Plaintiff has not satisfied the exhaustion requirement of 42 U.S.C. § 1997e. The clear mandate of Alexander v. Hawk is that a federal prisoner must exhaust the remedies available under the Bureau of Prisons' Administrative Remedy Program before filing an action such as this. The exhaustion requirement mandates a good faith, bona fide effort to comply with Bureau of Prisons procedures for obtaining an administrative remedy. Plaintiff did not do that. The record fails to show that Plaintiff fully exhausted his administrative remedies as to any of his claims against either of the Defendants. Therefore, the Motion to Dismiss should be granted.

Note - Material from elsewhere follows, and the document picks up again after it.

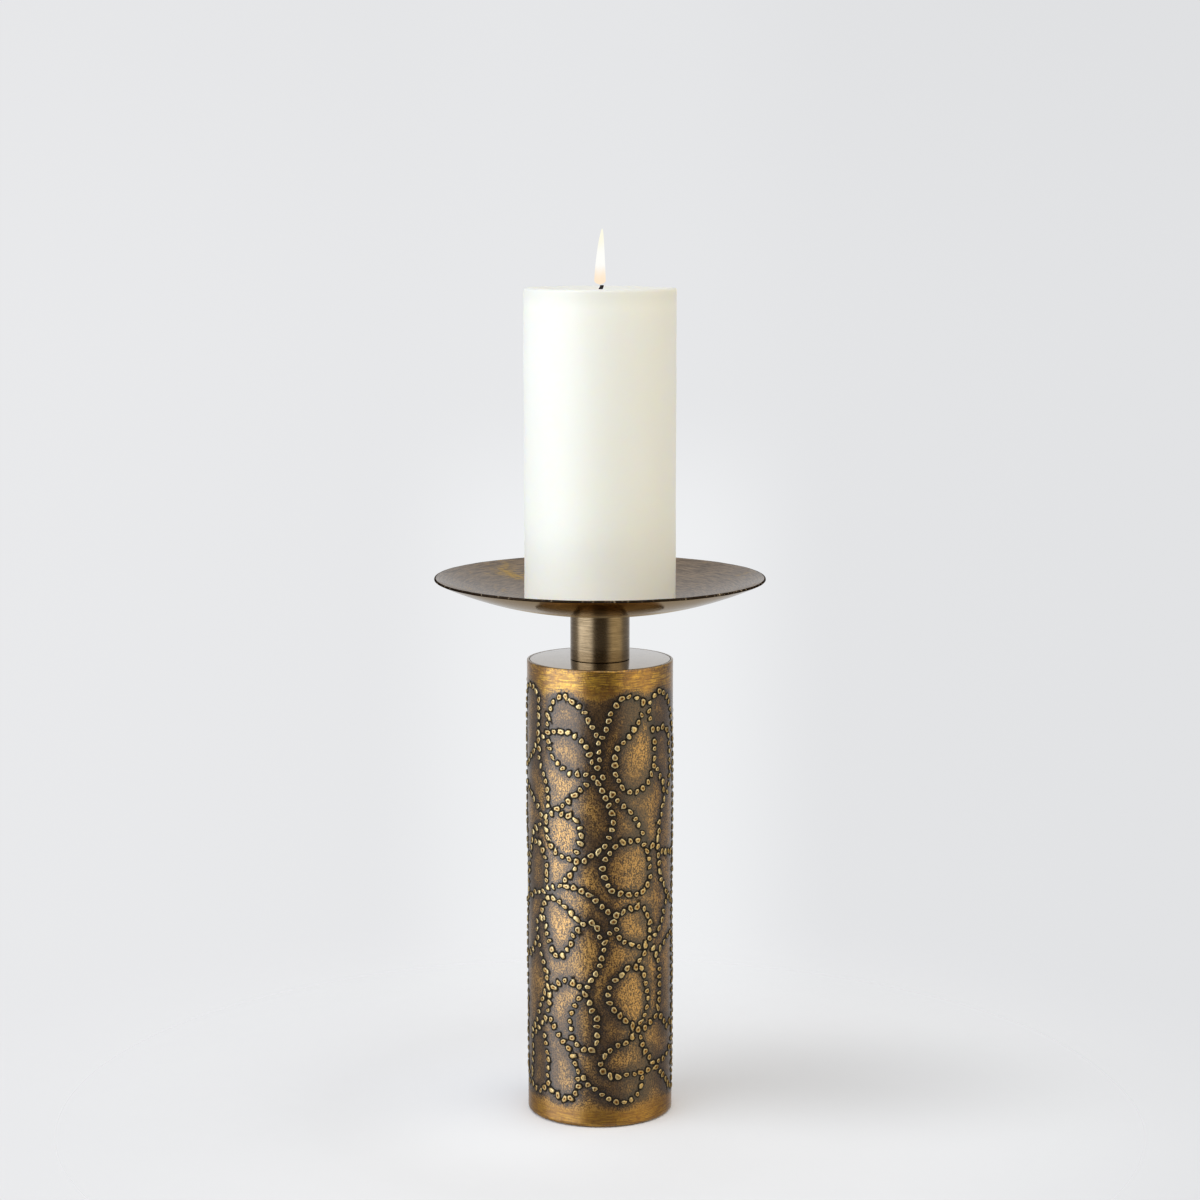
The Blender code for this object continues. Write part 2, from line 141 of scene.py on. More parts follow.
# Each route is a line of marks that the maker punched freehand: (degrees round from the front, height).
ROUTES = [
    [(-1.9, 185.4), (-0.5, 190.8), (-0.9, 196.9), (-3.2, 203.2), (-7, 208), (-13, 214), (-19.1, 217.9),
     (-27, 220.6), (-33, 220), (-38.5, 217.5), (-42, 212.5), (-44.8, 207), (-44, 201.5)],
    [(-44, 201.5), (-35.2, 202.4), (-27.4, 202.9), (-20, 201.2), (-13, 198), (-8.6, 193.8), (-7, 189),
     (-1.9, 185.4)],
    [(-44, 201.5), (-42.7, 194.8), (-40.8, 190.4), (-36.4, 186.9), (-29, 183.6), (-21.4, 181.8),
     (-14.3, 181.9), (-6.2, 180.8), (1.8, 180.8)],
    [(-0.9, 196.9), (1.1, 200), (4.5, 205), (7.7, 212), (11.5, 216.2), (17, 220), (23.3, 220.8),
     (29.2, 219.9), (35.9, 216.9), (41.7, 216.7)],
    [(41.7, 216.7), (48.1, 220.5), (54, 221.5), (60, 219.5), (66, 216.5), (71, 211), (75, 204), (79, 196),
     (81.5, 186), (81.5, 170), (81, 150), (80, 130), (79, 112), (80, 95), (79, 80), (80, 65), (79, 50),
     (78, 37), (80, 25), (80, 12.5)],
    [(44.7, 202.9), (50.1, 202.5), (57.6, 202.9), (64, 201.5), (68, 196.5), (70, 188), (71, 180),
     (69.5, 173), (65, 168.5), (60, 166)],
    [(41.7, 216.7), (40.7, 211.7), (43.3, 207.2), (46, 200.5), (47.1, 193), (47.1, 186.1), (42.5, 179),
     (36, 174.2), (30, 172.3), (23, 172.7), (17.1, 176.6), (11.5, 182), (11.2, 187), (12.5, 192.5),
     (17.5, 197.7), (25.2, 202.9), (29.5, 206.2), (34, 210.9)],
    [(-1.9, 185.4), (1.8, 180.8), (-0.9, 176.6), (3.1, 172.2), (5.4, 168), (7.9, 163.4), (9.5, 158.6),
     (9.1, 153.5), (6.6, 149.7), (3.8, 145.8), (-1.4, 143), (-7.6, 140.3), (-12.6, 138), (-18.3, 137.2)],
    [(-6.2, 180.8), (-12.1, 176.4), (-18, 172.2), (-26, 167.7), (-32, 164.3), (-38.2, 161.9),
     (-44.5, 158.8), (-50.7, 158.4), (-57.3, 162.2), (-62.5, 165), (-69.6, 168.5), (-80, 172)],
    [(-55.8, 216.9), (-55.2, 211.6), (-56.2, 203.5), (-55.6, 194), (-54.2, 186), (-49.5, 180), (-45.5, 174),
     (-44.3, 166.8), (-45.6, 161), (-46.8, 154), (-46, 149.5), (-42.5, 145), (-38.2, 142), (-32.5, 139.5),
     (-25, 138.6), (-18.3, 137.2)],
    [(-55.8, 216.9), (-59.8, 221.4), (-66, 223), (-73, 222.8), (-80, 220), (-85, 213), (-87, 200),
     (-87, 185), (-86, 170), (-86, 155), (-84, 148), (-80, 135), (-76, 118), (-80, 108), (-84, 95),
     (-85, 82), (-83, 68), (-80, 55), (-82, 40), (-80, 25), (-76, 16)],
    [(-44, 201.5), (-51.2, 197.6), (-55.8, 195.9), (-60.9, 193.2), (-64.6, 189.6), (-70, 186),
     (-78, 182.5), (-86, 180)],
    [(-38.2, 161.9), (-30.7, 161.2), (-23.4, 160), (-17.5, 157.7), (-14.8, 153.5), (-15.1, 148.6),
     (-16.9, 144.6), (-18.5, 141.3), (-18.3, 137.2), (-19.9, 133.4), (-23.9, 129.8), (-28.2, 127),
     (-33.9, 123.8), (-40.5, 122.3), (-48, 121.6), (-51.8, 118.1), (-57.3, 118.4), (-64, 117), (-74, 113),
     (-86, 110)],
    [(7.4, 142), (12.3, 145.5), (18, 147.2), (25.4, 147.8), (33, 147), (38, 143.5), (41.2, 137.5),
     (42.3, 132.9), (42, 128.2), (39.7, 123.8), (33.7, 120.4), (26.7, 120.2), (19.8, 121), (10.9, 121.7),
     (8, 124.2), (4.5, 127), (3.4, 129.9), (2.1, 134.3), (3.6, 138.3), (7.4, 142)],
    [(9.1, 171.7), (14.9, 168), (20.6, 164.5), (26.3, 160.7), (30.5, 156.7), (34.5, 151.4), (36.9, 147)],
    [(47.1, 186.1), (50.6, 181.5), (55.1, 177.1), (58.1, 173.4), (60.2, 167.5), (57.8, 163.3),
     (55.7, 159.1), (53.3, 155.1), (52.9, 150.7), (50.4, 146.2), (44.2, 143.4), (38.8, 142)],
    [(50.4, 146.2), (51.9, 140.5), (52.9, 135), (53.6, 130), (56, 125), (61, 120.5), (66, 116), (72, 112),
     (79, 110)],
    [(51.7, 141.3), (56.5, 139.1), (64, 137.8), (72, 137), (80, 136)],
    [(-33.9, 123.8), (-23.9, 124.2), (-17.3, 123.1), (-9.6, 121), (-3.3, 117.7), (2.9, 114), (8.3, 110.8),
     (14.7, 110.3), (21.1, 112.4), (26.2, 113.1), (32.7, 112.6), (38.8, 111.3), (40.9, 106.3),
     (42.6, 102.8), (42.3, 98.8), (40.9, 94.1), (35.3, 92.6), (28.1, 93.9), (23.6, 94.6), (15.8, 97.2),
     (13.6, 102.5), (10.4, 106.3), (8.3, 110.8)],
    [(9.1, 105.5), (8, 101.3), (0.2, 99.3)],
    [(42.3, 98.8), (47.4, 97), (53.6, 100), (57.3, 103.6), (60.2, 107.7), (63, 112), (66, 116)],
    [(-51.8, 109.4), (-49.1, 113.1), (-46.2, 116.1), (-42.7, 117.6), (-36.8, 116.9), (-31, 115),
     (-27.3, 113.4), (-20.5, 109.7), (-13.7, 105.7), (-7, 106.4), (-1.7, 103.9), (0.2, 99.3), (4.5, 96),
     (2.1, 90.9), (0.5, 86.4), (-1.9, 82.1), (-5.5, 78), (-8.9, 73.5), (-15.9, 73.1), (-22.5, 74.9),
     (-27.9, 75.6), (-34.1, 73.5), (-38, 71), (-45.7, 70.3), (-48.8, 67.1), (-52, 62.2), (-55, 58.5),
     (-57.5, 54), (-62, 48.5), (-67.5, 44.5), (-67.5, 40), (-66, 34.3), (-67.5, 27), (-68.5, 21),
     (-67, 16), (-60, 14.6), (-54.4, 14.4)],
    [(-13.7, 105.7), (-17.5, 102.8), (-20.1, 99.9), (-22.6, 96.4), (-24.1, 93.4), (-27.3, 90.8),
     (-31.2, 88.3), (-36.8, 87.8), (-41.9, 90.9), (-43.4, 95), (-46.6, 99.9), (-47.3, 104.1),
     (-51.8, 109.4)],
    [(-51.8, 109.4), (-53.1, 105.5), (-58.2, 103), (-58.4, 98), (-58.2, 94.5), (-55, 91.5), (-52.6, 87.1),
     (-51.2, 84.1), (-47.7, 78.9), (-45.7, 74.5), (-45.7, 70.3), (-43.4, 65.8), (-43.2, 60.9),
     (-45.7, 57), (-48.2, 54.5), (-50.9, 51.6), (-55, 48.6), (-60, 45), (-67.5, 44.5)],
    [(-55, 92), (-62, 90.9), (-66.2, 87.1), (-74, 84), (-85, 82)],
    [(-47.5, 153.7), (-56.6, 153.1), (-60.9, 151.2), (-64.6, 147.9), (-66.8, 143), (-70, 138.5),
     (-73, 132), (-74, 125), (-76, 118)],
    [(-48, 121.6), (-46, 127), (-46.2, 133.6), (-47.5, 137.2), (-51.8, 141.6), (-57.1, 144.4),
     (-66.8, 143)],
    [(35.3, 92.6), (37, 89), (32.4, 86.7), (28.6, 82.4), (20.6, 82.1), (16.1, 78.9), (10.7, 76.3),
     (7.4, 73.3), (5.9, 68.9), (7.2, 64.5), (11.3, 60.8), (16.3, 57.2), (21.7, 54.2), (27.3, 51.6),
     (32.4, 47.9), (33.7, 44.1), (36.7, 40.2), (39.3, 36.7), (42.6, 33.2), (45.8, 30.8), (52.2, 30.8),
     (59.7, 31.1), (68, 33), (77, 37)],
    [(28.6, 82.2), (34.5, 81.5), (37.2, 77.2), (38.6, 74), (38.8, 70.3), (40.2, 66.8), (40.4, 63),
     (39.3, 58.8), (37.2, 56.3), (33.8, 53.7), (27.3, 51.6)],
    [(41.5, 93.5), (44.5, 91), (48.5, 87.5), (52, 83.5), (53.8, 77.5), (54.3, 71.4), (53.6, 65),
     (52.2, 58.5), (48.5, 54.5), (43, 52.2), (38.5, 50), (32.4, 47.9)],
    [(48.5, 87.5), (57, 89.9), (64, 93), (72, 95), (80, 95)],
    [(49.5, 55.2), (55.4, 54.2), (60.2, 50.3), (66, 47), (72, 48), (79, 50)],
    [(-8.9, 73.5), (-11.9, 68.6), (-16.4, 67), (-19.4, 63.4), (-22.5, 58.5), (-23.6, 53.7), (-22.5, 48.8),
     (-20.7, 44.6), (-15.6, 41.8), (-9.2, 39.7), (-3.5, 42.9), (-2.8, 46.7), (-1.9, 51.6), (-1.9, 56.6),
     (-5.7, 61), (-7.6, 64.4), (-11.9, 68.6)],
    [(32.4, 47.9), (25.9, 45.8), (19.2, 43.4), (10.9, 42), (4.8, 38.3), (0.2, 33.2), (1.3, 29.5),
     (7.2, 27.3), (14.1, 26.4), (23, 27), (29.7, 26.7), (38.3, 27.3), (44.2, 29), (45.8, 30.8)],
    [(-45.7, 57), (-41.3, 53), (-36, 48.6), (-31.4, 45.1), (-26.4, 41.1), (-22.5, 37.3), (-19.6, 33.4),
     (-18, 29.5), (-14.8, 27), (-9.2, 22.4), (-2.5, 19.5), (3.8, 16.7), (10.1, 13.9), (16.6, 12.6),
     (23.6, 13.7), (29.7, 16), (33.8, 19.8), (34.5, 24), (29.7, 26.7)],
    [(-55.5, 45.5), (-48.6, 43.7), (-47.5, 39.2), (-45.6, 35), (-44.3, 31.5), (-45, 27.7), (-45.6, 23.5),
     (-44.5, 19.6), (-40.5, 16.7), (-33.8, 14.4), (-26.8, 13.3), (-21.4, 15.9), (-17.3, 19.5),
     (-16.4, 23.6), (-18, 29.5)],
    [(-44.5, 19.6), (-49.6, 16.8), (-54.4, 14.4)],
    [(45.8, 30.8), (53, 26), (60, 21.5), (66, 17.5), (73, 14), (80, 12.5)],
]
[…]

The Defendants' Motion to Dismiss [Doc. 25] is hereby GRANTED. This action is dismissed without prejudice. The Motion of Certain [Doc. 30] is a response to the Motion to Dismiss and is DENIED. The Motion of Admission [Doc. 36] is in reality a Request for Admissions and is DENIED AS MOOT in light of the ruling on the Motion to Dismiss.

SO ORDERED, this 2 day of July, 1999.